WHAT IS EXPECTED - Retype, exactly as written, every line from the one containing "Keep writing the" down to the one containing "return np.stack(corners, axis=-1).reshape(-1, 4)", including both, and nothing else.

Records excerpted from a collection
--- --- ---

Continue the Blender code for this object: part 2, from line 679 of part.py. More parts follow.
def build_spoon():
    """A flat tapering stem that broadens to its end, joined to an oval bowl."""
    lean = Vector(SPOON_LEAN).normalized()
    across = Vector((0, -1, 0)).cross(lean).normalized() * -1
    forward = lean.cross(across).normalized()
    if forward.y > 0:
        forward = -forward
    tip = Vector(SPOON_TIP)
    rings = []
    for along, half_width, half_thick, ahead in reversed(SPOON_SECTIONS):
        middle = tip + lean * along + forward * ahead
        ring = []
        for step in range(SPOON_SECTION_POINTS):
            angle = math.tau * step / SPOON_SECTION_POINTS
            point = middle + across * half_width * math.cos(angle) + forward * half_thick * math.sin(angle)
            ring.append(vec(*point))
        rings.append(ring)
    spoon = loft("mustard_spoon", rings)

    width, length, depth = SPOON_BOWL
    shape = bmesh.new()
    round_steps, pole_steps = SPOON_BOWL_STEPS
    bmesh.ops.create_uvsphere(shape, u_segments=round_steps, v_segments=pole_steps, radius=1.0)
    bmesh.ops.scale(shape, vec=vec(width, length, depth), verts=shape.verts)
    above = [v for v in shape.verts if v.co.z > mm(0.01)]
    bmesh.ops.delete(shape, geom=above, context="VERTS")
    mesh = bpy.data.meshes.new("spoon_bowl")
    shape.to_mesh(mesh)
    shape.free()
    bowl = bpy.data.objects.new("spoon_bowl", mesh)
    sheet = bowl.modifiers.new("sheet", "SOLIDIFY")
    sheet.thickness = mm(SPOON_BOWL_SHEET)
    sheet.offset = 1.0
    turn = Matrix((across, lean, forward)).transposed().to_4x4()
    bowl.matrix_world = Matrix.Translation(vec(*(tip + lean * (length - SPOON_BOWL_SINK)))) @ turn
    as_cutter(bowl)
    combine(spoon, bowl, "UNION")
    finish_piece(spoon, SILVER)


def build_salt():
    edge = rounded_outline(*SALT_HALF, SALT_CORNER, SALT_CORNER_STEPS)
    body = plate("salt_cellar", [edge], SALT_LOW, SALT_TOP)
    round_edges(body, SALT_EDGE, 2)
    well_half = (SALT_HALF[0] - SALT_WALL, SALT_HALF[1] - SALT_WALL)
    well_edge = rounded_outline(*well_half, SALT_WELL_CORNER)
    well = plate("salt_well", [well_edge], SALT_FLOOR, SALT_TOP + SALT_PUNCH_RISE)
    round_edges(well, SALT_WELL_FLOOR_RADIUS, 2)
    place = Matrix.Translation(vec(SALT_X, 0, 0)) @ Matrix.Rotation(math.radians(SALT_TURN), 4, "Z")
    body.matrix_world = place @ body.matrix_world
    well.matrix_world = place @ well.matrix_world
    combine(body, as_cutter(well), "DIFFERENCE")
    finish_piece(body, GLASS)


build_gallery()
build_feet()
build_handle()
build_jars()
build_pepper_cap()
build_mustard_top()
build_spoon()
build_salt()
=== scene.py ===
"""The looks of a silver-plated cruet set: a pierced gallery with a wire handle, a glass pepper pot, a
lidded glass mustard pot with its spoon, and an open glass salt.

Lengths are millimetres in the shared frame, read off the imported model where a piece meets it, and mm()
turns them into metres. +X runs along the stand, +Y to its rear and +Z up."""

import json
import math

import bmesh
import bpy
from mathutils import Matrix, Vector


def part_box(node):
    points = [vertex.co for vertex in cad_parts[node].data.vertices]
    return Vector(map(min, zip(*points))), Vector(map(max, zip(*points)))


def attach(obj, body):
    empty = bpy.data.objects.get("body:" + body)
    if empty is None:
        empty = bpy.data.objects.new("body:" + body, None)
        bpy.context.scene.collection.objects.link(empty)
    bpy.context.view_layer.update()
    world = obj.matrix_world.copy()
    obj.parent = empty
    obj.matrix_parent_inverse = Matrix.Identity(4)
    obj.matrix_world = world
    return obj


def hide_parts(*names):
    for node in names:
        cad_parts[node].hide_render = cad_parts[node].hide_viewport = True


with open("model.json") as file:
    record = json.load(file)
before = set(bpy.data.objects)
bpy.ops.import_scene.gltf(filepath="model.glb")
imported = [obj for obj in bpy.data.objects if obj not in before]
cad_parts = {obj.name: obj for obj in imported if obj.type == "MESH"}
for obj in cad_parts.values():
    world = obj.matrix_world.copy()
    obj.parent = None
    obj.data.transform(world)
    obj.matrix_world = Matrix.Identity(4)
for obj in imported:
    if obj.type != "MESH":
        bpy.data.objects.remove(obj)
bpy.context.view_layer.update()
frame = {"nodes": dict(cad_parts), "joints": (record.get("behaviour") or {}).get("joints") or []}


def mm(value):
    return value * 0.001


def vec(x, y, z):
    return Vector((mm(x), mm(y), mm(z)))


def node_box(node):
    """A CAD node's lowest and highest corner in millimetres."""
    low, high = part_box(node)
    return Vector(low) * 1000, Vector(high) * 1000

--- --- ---

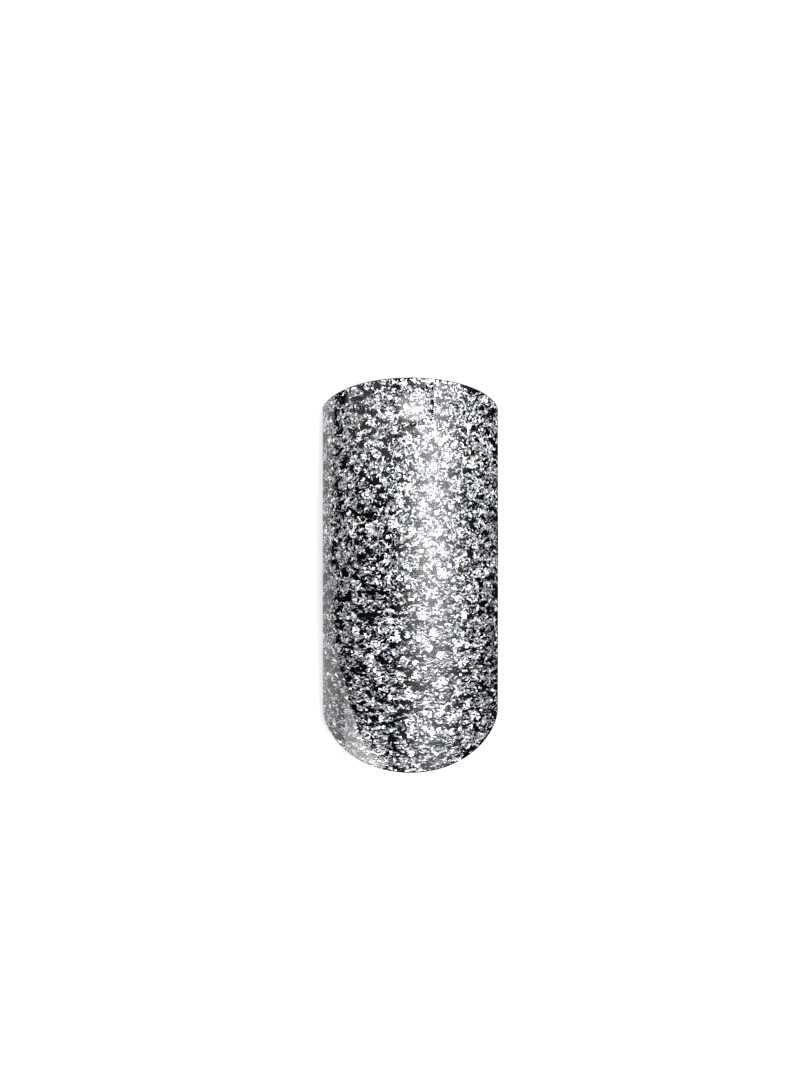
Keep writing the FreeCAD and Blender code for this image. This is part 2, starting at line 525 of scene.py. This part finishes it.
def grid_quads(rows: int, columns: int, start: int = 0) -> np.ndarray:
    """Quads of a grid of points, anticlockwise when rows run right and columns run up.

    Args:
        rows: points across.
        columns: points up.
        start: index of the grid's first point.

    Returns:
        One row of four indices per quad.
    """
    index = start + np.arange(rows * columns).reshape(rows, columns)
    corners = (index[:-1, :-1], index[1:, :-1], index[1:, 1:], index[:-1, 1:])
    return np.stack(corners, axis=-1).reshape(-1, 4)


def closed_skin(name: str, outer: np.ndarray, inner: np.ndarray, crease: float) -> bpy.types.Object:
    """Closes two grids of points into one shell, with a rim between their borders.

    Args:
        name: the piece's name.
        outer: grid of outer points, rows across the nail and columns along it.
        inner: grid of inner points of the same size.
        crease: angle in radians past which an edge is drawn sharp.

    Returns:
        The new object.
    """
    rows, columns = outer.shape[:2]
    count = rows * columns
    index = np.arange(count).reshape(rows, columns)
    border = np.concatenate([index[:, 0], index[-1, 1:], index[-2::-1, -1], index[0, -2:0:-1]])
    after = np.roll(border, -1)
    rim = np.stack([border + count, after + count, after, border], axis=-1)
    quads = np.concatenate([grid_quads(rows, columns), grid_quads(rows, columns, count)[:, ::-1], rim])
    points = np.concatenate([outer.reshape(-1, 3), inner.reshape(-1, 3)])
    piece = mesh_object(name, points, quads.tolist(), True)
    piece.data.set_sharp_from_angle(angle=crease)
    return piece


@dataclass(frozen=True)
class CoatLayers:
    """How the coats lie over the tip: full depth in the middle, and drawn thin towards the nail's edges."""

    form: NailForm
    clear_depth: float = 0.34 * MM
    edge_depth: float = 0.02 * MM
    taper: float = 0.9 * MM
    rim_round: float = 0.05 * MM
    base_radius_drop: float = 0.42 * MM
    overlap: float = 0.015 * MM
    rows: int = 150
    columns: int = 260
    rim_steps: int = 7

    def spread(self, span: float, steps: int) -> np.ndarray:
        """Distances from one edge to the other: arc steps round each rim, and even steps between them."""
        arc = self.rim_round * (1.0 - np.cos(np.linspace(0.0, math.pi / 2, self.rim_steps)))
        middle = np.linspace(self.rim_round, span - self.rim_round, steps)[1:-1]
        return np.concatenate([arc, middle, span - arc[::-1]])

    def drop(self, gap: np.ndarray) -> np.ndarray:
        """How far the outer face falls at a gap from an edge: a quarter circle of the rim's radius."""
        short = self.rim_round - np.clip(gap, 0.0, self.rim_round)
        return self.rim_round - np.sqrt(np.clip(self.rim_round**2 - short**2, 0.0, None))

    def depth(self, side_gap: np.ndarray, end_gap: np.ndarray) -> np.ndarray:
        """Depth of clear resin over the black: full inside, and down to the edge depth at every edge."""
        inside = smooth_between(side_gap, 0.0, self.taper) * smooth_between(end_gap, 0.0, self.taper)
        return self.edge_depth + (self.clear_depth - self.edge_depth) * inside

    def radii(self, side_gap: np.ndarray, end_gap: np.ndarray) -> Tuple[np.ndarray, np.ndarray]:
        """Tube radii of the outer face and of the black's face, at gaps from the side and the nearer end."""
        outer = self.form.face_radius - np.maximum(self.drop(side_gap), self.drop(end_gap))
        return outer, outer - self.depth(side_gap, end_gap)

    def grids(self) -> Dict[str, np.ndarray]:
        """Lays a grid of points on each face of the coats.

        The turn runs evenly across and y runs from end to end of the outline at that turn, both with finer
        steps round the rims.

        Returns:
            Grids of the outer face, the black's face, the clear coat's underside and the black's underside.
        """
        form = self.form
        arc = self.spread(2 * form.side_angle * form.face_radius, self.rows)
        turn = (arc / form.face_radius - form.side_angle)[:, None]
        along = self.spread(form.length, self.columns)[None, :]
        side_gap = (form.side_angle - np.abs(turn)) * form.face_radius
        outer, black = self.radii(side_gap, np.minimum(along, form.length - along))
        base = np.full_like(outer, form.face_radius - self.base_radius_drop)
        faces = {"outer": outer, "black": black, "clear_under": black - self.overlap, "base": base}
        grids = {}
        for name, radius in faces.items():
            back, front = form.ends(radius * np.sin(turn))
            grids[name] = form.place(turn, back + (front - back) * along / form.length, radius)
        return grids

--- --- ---

SOLUTION -
Keep writing the FreeCAD and Blender code for this image. This is part 2, starting at line 525 of scene.py. This part finishes it.
def grid_quads(rows: int, columns: int, start: int = 0) -> np.ndarray:
    """Quads of a grid of points, anticlockwise when rows run right and columns run up.

    Args:
        rows: points across.
        columns: points up.
        start: index of the grid's first point.

    Returns:
        One row of four indices per quad.
    """
    index = start + np.arange(rows * columns).reshape(rows, columns)
    corners = (index[:-1, :-1], index[1:, :-1], index[1:, 1:], index[:-1, 1:])
    return np.stack(corners, axis=-1).reshape(-1, 4)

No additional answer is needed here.